Le baromètre est au beau fixe
J’aurais bien voulu attendre trois jours avant de revenir mais vous m’auriez accusé d’avoir pris la grosse tête. Et une tête qui enfle, surtout ceinte d’une couronne d’épines : ouille, ouille, ouille !
Seulement voilà, maintenant, je suis censé être mort. Contraint donc à commencer mes Mémoires d’outre-tombe.
Mais !
Mais, vu qu’on m’aurait incinéré, je vais vous entretenir du vent.
Il souffle du nord-est.
Oh ! Facile.
Tous les matins, depuis trois semaines, Épouse-Au-Volant et moi passons devant une entreprise locale en conflit avec ses repreneurs de patrons.
Drame, hélas, qui se répète à l’envi.
Et tous les matins, vaille que vaille, le vent souffle du nord-est.
C’est que les grévistes — ou les licenciés, allez savoir qui fait quoi dans une usine en pleine déprime — pour montrer leur désarroi brûlent des pneus.
Dérisoire action syndicale :
— Camarades, on nous licencie ! Bigre, cela ne va pas se passer ainsi.

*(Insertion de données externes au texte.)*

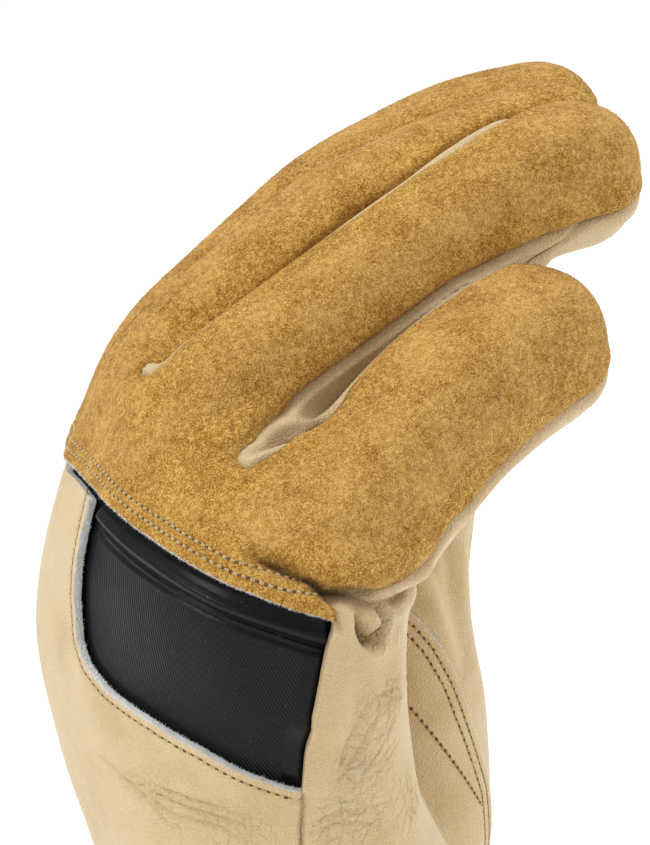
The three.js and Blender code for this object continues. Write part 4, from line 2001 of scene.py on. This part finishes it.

Tiens, si on brûlait des pneus !
Et une remorque entière de pneumatiques usagés attend qu’une main de futur chômeur alimente le foyer qui crache sa colère noire au-dessus de la ville. Bon, les chômeurs sont les premières victimes, le vent refoule les fumées vers l’atelier dont les portes ouvertes aspirent le poison.
Pas de chance, le vent souffle 80 jours sur 100 de l’ouest. Vous imaginez le topo. Le vent est à la solde du patronat ! Il ne respecte même pas ses statistiques en temps de grève !
Le panache noir grossit.
La colère des ouvriers se lit dans la colonne que ploie le vent. Le vent est un jaune, mais le foyer ne s‘éteint pas. Chaque matin, nous espérons un panache rose ou vermillon.

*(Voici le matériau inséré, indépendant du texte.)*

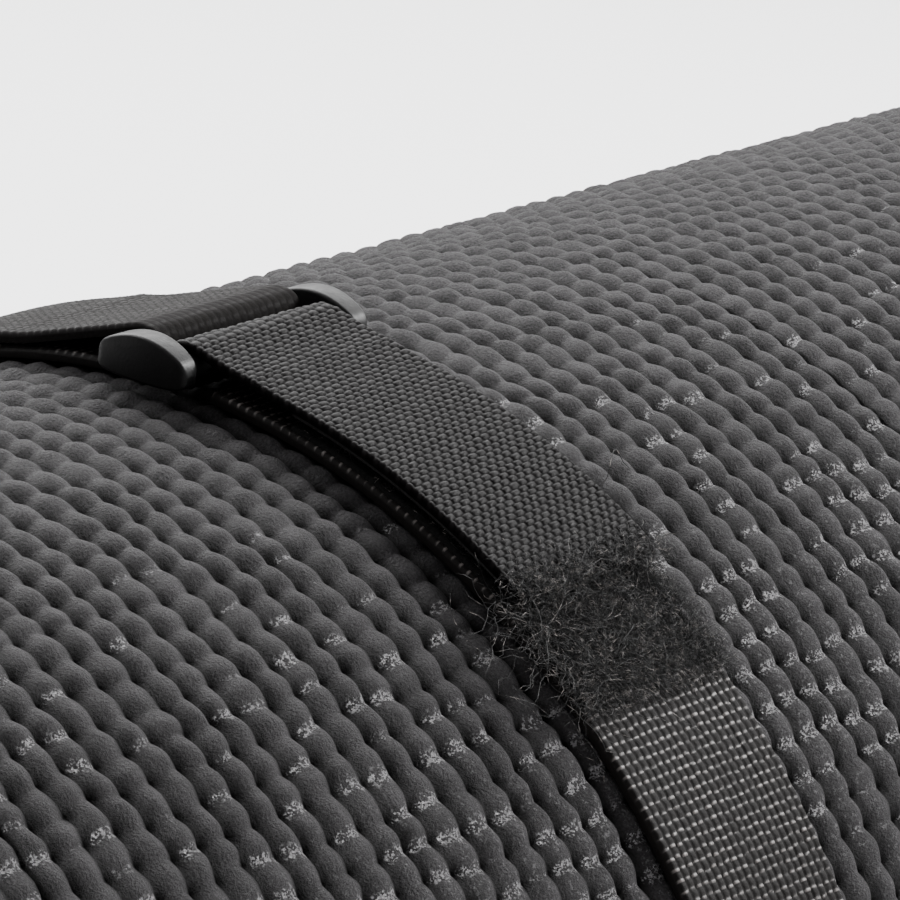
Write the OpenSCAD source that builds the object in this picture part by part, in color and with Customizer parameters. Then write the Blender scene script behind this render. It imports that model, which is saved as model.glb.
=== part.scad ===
// Roll-up exercise mat of laminated foam, held by two webbing straps.
// Each strap passes up through a plastic ring, folds back over the ring's bar and
// closes on itself with a hook pad and a loop patch.
// X runs along the roll, Z is up, the strap tails face -Y, and the origin is on the
// flattened underside at mid length.

/* [Mat] */
// Width of the mat, which is the length of the roll
mat_w = 610; // [500:5:700]
// Outer radius of the roll
roll_r = 92; // [90:0.5:96]
// Thickness of the laminated foam
foam_t = 12.7; // [12.2:0.1:12.9]
// Thickness of the woven scrim in the middle of the foam
scrim_t = 0.5; // [0.3:0.1:0.8]
// Air gap between two turns
turn_gap = 0.4; // [0.3:0.05:0.5]
// Half turns in the roll, an odd number
half_turns = 11; // [9:2:11]
// How far below the roll's middle line the outer edge of the mat ends, in degrees
lap_angle = 25; // [20:1:30]
// Rounding of the mat's outer edge
edge_round = 5; // [4:0.5:6]
// How much the roll's underside is pressed flat
base_flat = 1.5; // [1.2:0.1:2]

/* [Straps] */
// Distance of each strap from mid length
strap_x = 150; // [120:5:180]
// Width of the webbing
strap_w = 25; // [22:0.5:28]
// Thickness of the webbing
web_t = 1.3; // [1.1:0.1:1.4]
// Play between the webbing and the foam
strap_play = 0.3; // [0.3:0.05:0.4]
// How far a strap can be pushed along the roll each way
slide_reach = 15; // [10:1:20]
// Length of the sewn lap behind the ring
lap_len = 68; // [60:1:80]

/* [Ring] */
// Place of the ring on the roll, in degrees from the top towards the front
ring_angle = 7; // [5:0.5:9]
// Distance between the ring's two bars
bar_gap = 7.5; // [7.4:0.1:8]
// Diameter of each bar
bar_d = 2.8; // [2.4:0.1:2.8]
// Free width between the end posts
ring_open = 26.4; // [26:0.2:30]
// Thickness of each end post along the roll
post_w = 3.4; // [2.8:0.2:4]
// Length of each end post around the roll
post_len = 12.4; // [12:0.2:16]
// Height of the end posts at their crown
post_crown = 5.2; // [4.8:0.2:6]
// Height of the end posts at their tips
post_tip = 3; // [2:0.1:3.4]

/* [Tail and closure] */
// Thickness of the tape that makes the tail
tail_t = 1; // [0.8:0.1:1]
// Thickness of the hook pad under the tail
hook_t = 0.8; // [0.6:0.1:0.9]
// Thickness of the loop patch on the webbing
loop_t = 1; // [0.8:0.1:1.1]
// Angle at which the tail ends
tail_end = 38.3; // [36:0.1:40]
// Angle at which the tail bends when its tip is lifted
tail_bend = 26; // [24:0.5:28]
// Angle at which the hook pad and the loop patch start
patch_start = 18; // [17:0.5:20]
// Angle at which the loop patch ends, past the tail
patch_end = 46; // [44:0.5:50]
// Clearance between the hook pad and the loop patch
closure_play = 0.3; // [0.3:0.05:0.4]

/* [Hidden] */
$fn = 96;
side_names = ["left", "right"];

// The roll is a two-centre spiral: upper half turns about A, lower half turns about B.
half_step = (foam_t + turn_gap) / 2;
low_r = roll_r - half_step;
b_y = half_step * cos(lap_angle);
b_z = low_r - base_flat;
a_z = b_z - half_step * sin(lap_angle);
layer_t = (foam_t - scrim_t) / 2;

// Clearances that keep thin neighbours apart
bend_gap = 0.36;
stitch_lift = 0.02;

// Keys that join one curved slab to the next
key_len = 2;
key_inset = 0.5;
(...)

Connaissez-vous un exploitant de décharge qui possèderait des pneus parfumés à la rose ? Pour les fins de grève, où ce seraient les ouvriers qui emporteraient le morceau ? En attendant, je soupçonne les responsables des déchèteries de surveiller les journaux locaux à l’affût des délocalisations ou restructurations pour suggérer aux personnels en état de choc :
— Si vous voulez, vous pouvez brûler des pneus !

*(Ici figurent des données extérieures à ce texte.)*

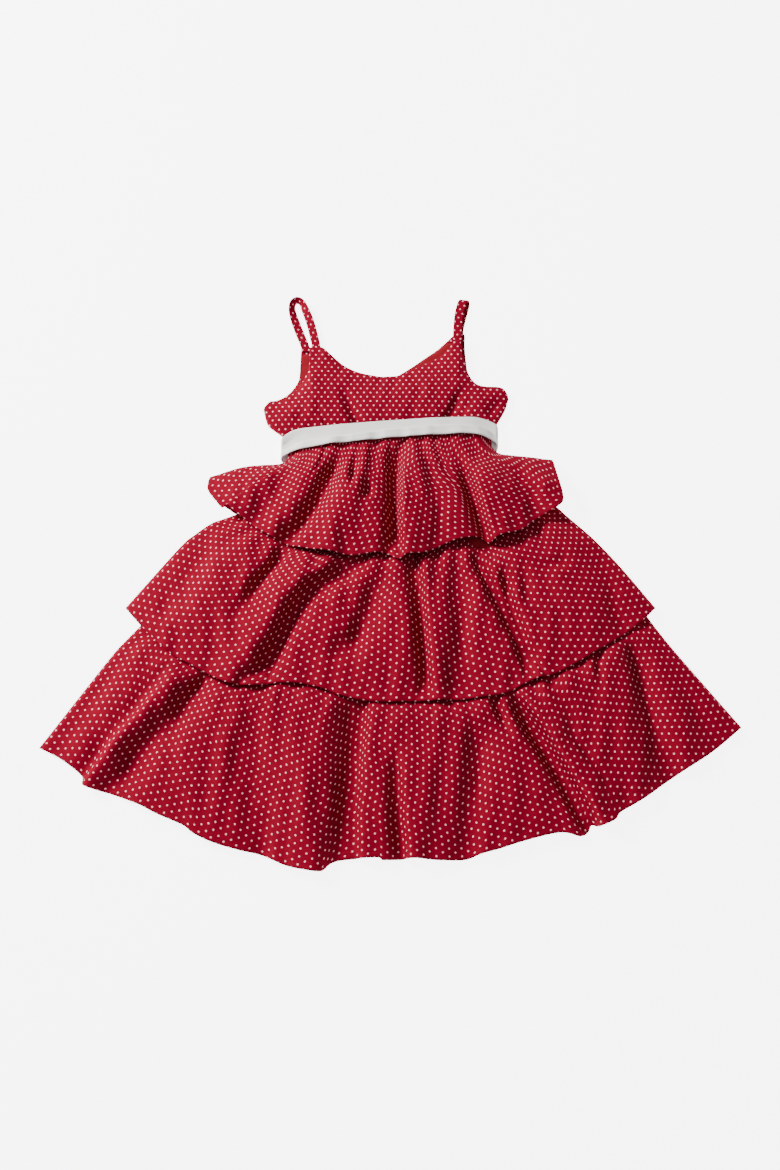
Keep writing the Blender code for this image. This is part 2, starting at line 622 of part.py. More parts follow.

Je me demande même s’ils ne les leur vendraient pas. Quoi ? Vous croyez qu’aucun n’y aurait pensé ? Bon filon pour se débarrasser des si polluants pneumatiques ! Aucun gendarme ne voudrait venir verbaliser des pauvres gars qui luttent de manière si dérisoire pour leur (comment ils disent les cravatés ? — pouvoir d’achat — ) survie. Une bonne grève, bien dure, — tiens, si on gelait les négociations en attendant que le stock se soit envolé en fumée — c’est souverain pour écouler les montagnes de caoutchouc dont personne ne veut !
En attendant, les murs de l’usine se couvrent de suie et les grévistes jouent aux boules sous un nuage noir. Et le vent souffle toujours depuis le nord-est.
J’aimais mieux quand je n'étais pas mort, les nouvelles étaient moins sombres, mais que voulez-vous, maintenant que je suis libéré de la pesanteur, je perçois le monde un peu différemment. Mes cendres ont pris de la hauteur.